Consider the following example:

julia> a = [1]; b = [2];

julia> d = Dict(a => 1, b => 2)
Dict{Vector{Int64}, Int64} with 2 entries:
  [1] => 1
  [2] => 2

julia> hash(a)
0xc7253bdde85cb9f5

julia> c = deepcopy(a)
1-element Vector{Int64}:
 1

julia> hash(c)
0xc7253bdde85cb9f5

julia> push!(a, 3)
2-element Vector{Int64}:
 1
 3

julia> hash(a)
0xf80ee7e061e708d4

julia> d
Dict{Vector{Int64}, Int64} with 2 entries:
  [1, 3] => 1
  [2]    => 2

julia> d[a]
ERROR: KeyError: key [1, 3] not found
Stacktrace:
 [1] getindex(h::Dict{Vector{Int64}, Int64}, key::Vector{Int64})
   @ Base ./dict.jl:498
 [2] top-level scope
   @ REPL[9]:1

julia> d[[1]]
ERROR: KeyError: key [1] not found
Stacktrace:
 [1] getindex(h::Dict{Vector{Int64}, Int64}, key::Vector{Int64})
   @ Base ./dict.jl:498
 [2] top-level scope
   @ REPL[10]:1

julia> d[[1, 3]]
ERROR: KeyError: key [1, 3] not found
Stacktrace:
 [1] getindex(h::Dict{Vector{Int64}, Int64}, key::Vector{Int64})
   @ Base ./dict.jl:498
 [2] top-level scope
   @ REPL[11]:1

julia> d[c]
ERROR: KeyError: key [1] not found
Stacktrace:
 [1] getindex(h::Dict{Vector{Int64}, Int64}, key::Vector{Int64})
   @ Base ./dict.jl:498
 [2] top-level scope
   @ REPL[12]:1

johnnychen94 · 2024 年4 月 24 日 04:54

字典是一个典型的 hash 表数据结构，所有的 d[key] 都会以 hash(key) 后的值去索引对应的数据。这意味着：如果 hash(key) 的结果不是稳定的，那么你很有可能会索引不到你的结果。可变数据结构是一种典型的导致 hash(key) 结果不稳定的场景。

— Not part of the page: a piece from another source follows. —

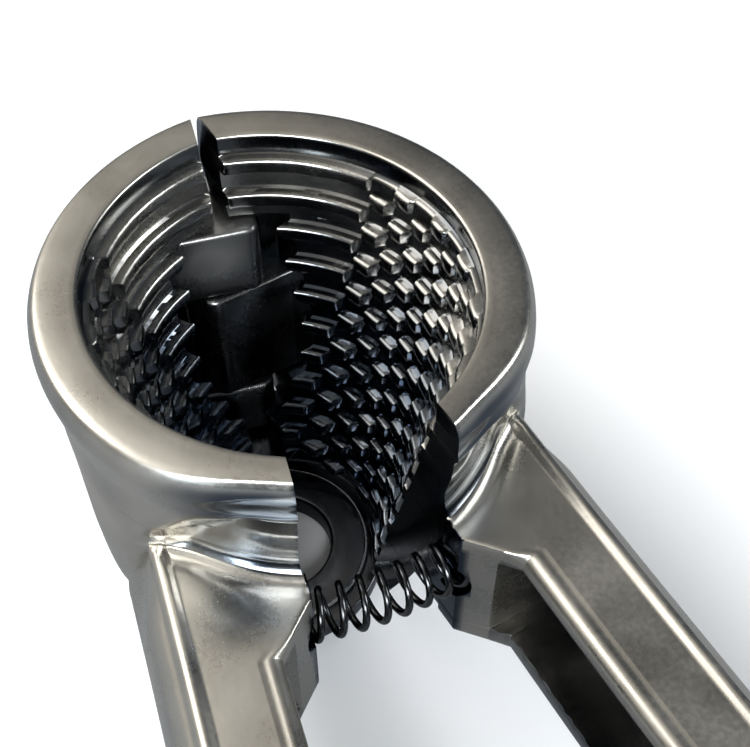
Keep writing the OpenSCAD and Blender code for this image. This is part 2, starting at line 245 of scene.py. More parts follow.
# Outside radius by angle and depth: rim bead, then cone + flank bulge towards the handle,
# less the cove in front of the slanting ridge, with the cheek's flat at the back
def outerRadius(angle, depth, cheek):
    degrees = np.degrees(angle)
    rim = curveThrough(depth, [0, 0.25, 0.8, 1.6, 2.6, 5.0, 60],
                       [26.75, 27.25, 27.65, 27.95, 28.05, 27.85, 27.6])
    rim = rim - funnel["rimNarrow"] * ease(-degrees, 42, 70)
    bulge = curveThrough(degrees, [-90, -50, -40, -31, -25, -18, -10, 0, 15, 32, 90],
                         [3.2, 3.4, 3.8, 4.1, 3.7, 2.9, 2.1, 1.3, 0.5, 0, 0])
    swell = curveThrough(depth, [0, 5, 12, 20, 27, 32, 36, 40, 60], [0, 0, 0.42, 1, 1.3, 1.1, 0.35, 0, 0])
    body = np.minimum(coneRadius(depth) + bulge * swell, funnel["fullest"])
    flank = rim + (body - rim) * ease(depth, 3.2, 7.5)
    # the cove: a neck with rounded top and bottom, which fades into the cone below the handle's top
    fillet = 1.25 * (1 - np.sqrt(np.clip(1 - ease(depth, 13.4, 15.5) ** 2, 0, 1)))
    fillet = fillet + 0.9 * ease(-degrees, 52, 70) * (1 - ease(depth, 8, 13))
    neck = funnel["neck"] + fillet - 0.35 * np.sin(math.pi * np.clip((depth - 5) / 10, 0, 1))
    ridge = curveThrough(depth, [0, 4, 15.3, 60], [-57, -56, -38, -36])
    behind = ease(degrees, ridge - 10, ridge + 3)
    wall = neck + (flank - neck) * behind
    belowLand = ease(depth, 15.6, 19) * (1 - behind)
    wall = wall + (np.minimum(flank, coneRadius(depth) + 0.3) - wall) * belowLand
    under = ease(depth, funnel["band"] - 0.2, funnel["band"] + 1.0 + 2.0 * ease(degrees, -66, -56))
    radius = flank + (wall - flank) * under
    flat = (funnel["cheekOut"] - arm["arcX"]) / np.cos(np.clip(angle, -1.2, 1.2))
    return np.maximum(radius, radius + (flat - radius) * ease(degrees, -6, 14) * cheek * (flat > radius))


# Half width of the back slit: it narrows under the rim
def backSlit(depth):
    return funnel["backDeep"] + (funnel["backSplit"] - funnel["backDeep"]) * (1 - ease(depth, 1.5, 7))


# Bore's plan columns in front, at fixed y: six to a tooth, four of them close to its sides
toothEdges = funnel["teethFrom"] - funnel["toothWide"] * np.arange(12, -1, -1)
toothShares = np.array([0.03, 0.12, 0.36, 0.64, 0.88, 0.97])
toothColumns = (toothEdges[:-1, None] + funnel["toothWide"] * toothShares).ravel()


# Inner plan line at a depth: the bore's arc from the front split over the teeth, then on round the
# back, and under the cheek's top along the bay's front and side to a round pocket about the hinge
def innerLine(depth, cheek, snug):
    centre = np.array([arm["arcX"], arm["arcY"]])
    r = boreRadius(depth)
    split, side = arm["split"], funnel["cheekSnug"] if snug else funnel["cheekIn"]
    frontEnd = centre[1] - math.sqrt(r * r - (split - centre[0]) ** 2)
    y = np.concatenate([[frontEnd], np.maximum(toothColumns, frontEnd), [funnel["teethFrom"]]])
    front = np.stack([centre[0] + np.sqrt(r * r - (y - centre[1]) ** 2), y], -1)
    front[y <= frontEnd + 1e-9, 0] = split
    start = math.asin((funnel["teethFrom"] - centre[1]) / r)
    slitEnd = math.acos((backSlit(depth) - centre[0]) / r)
    if not cheek:
        return np.concatenate([front, centre + r * onCircle(np.linspace(start, slitEnd, 67)[1:])])
    sill = arm["rim"] - depth < funnel["sillTop"]
    end = slitEnd
    if not sill:
        end = min(math.asin(min(1.0, (funnel["bayFront"] - centre[1]) / r)), slitEnd)
        if r > side - centre[0]:
            end = max(end, math.acos((side - centre[0]) / r))
    rear = centre + r * onCircle(np.linspace(start, end, 27)[1:])
    bayY = max(funnel["sillFront"], rear[-1, 1]) if sill else rear[-1, 1]
    corners = [rear[-1], [rear[-1, 0], bayY], [side, bayY], [side, arm["hinge"] - 2.6]]
    pocket = funnel["pocket"] * onCircle(np.radians(np.linspace(-12, 66, 26))) + [0, arm["hinge"]]
    bay = [between(start, end, count) for start, end, count in zip(corners, corners[1:], (4, 4, 6))]
    return np.concatenate([front, rear, *bay, pocket])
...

举一个生造的例子来说明 hash(key) 不稳定导致的问题：

struct UnstableKey
    v::Int
end

# 引入一个随机值来保证它的 hash 是不稳定的
Base.hash(u::UnstableKey, h::UInt) = hash((u.v, rand()), h)

x = UnstableKey(1)
d = Dict(x=>1)

此时 ·d[x] 会失败，因为 x 的 hash 结果并不稳定。

反过来，可变类型结构体也并不一定会导致 hash(key) 不稳定，例如：

mutable struct StableKey
    v::Int
    _z::Int
end

# 计算 hash 时忽略可能不稳定的内容
Base.hash(u::StableKey, h::UInt) = hash(u.v, h)

x = StableKey(1, 2)
d = Dict(x=>1)

julia> d[x]
1

julia> x._z = rand(Int)
2599232730616789374

julia> d[x] # 即使值变了，也依然可以取到
1

我想上面两个例子其实就解释了为什么 Julia 没有禁止可变类型作为字典的键，因为：

可变类型并不一定会让字典的索引变得不稳定，不可变类型并不一定会让字典的索引变得稳定
即使禁止可变类型，也没办法让事情变得靠谱，因为这背后只取决于 hash 是否稳定

更进一步的，这其实也说明了，为什么绝大多数时候我们都使用简单的数据结构来作为 key 的原因：因为我们知道它们具有稳定的 hash 计算。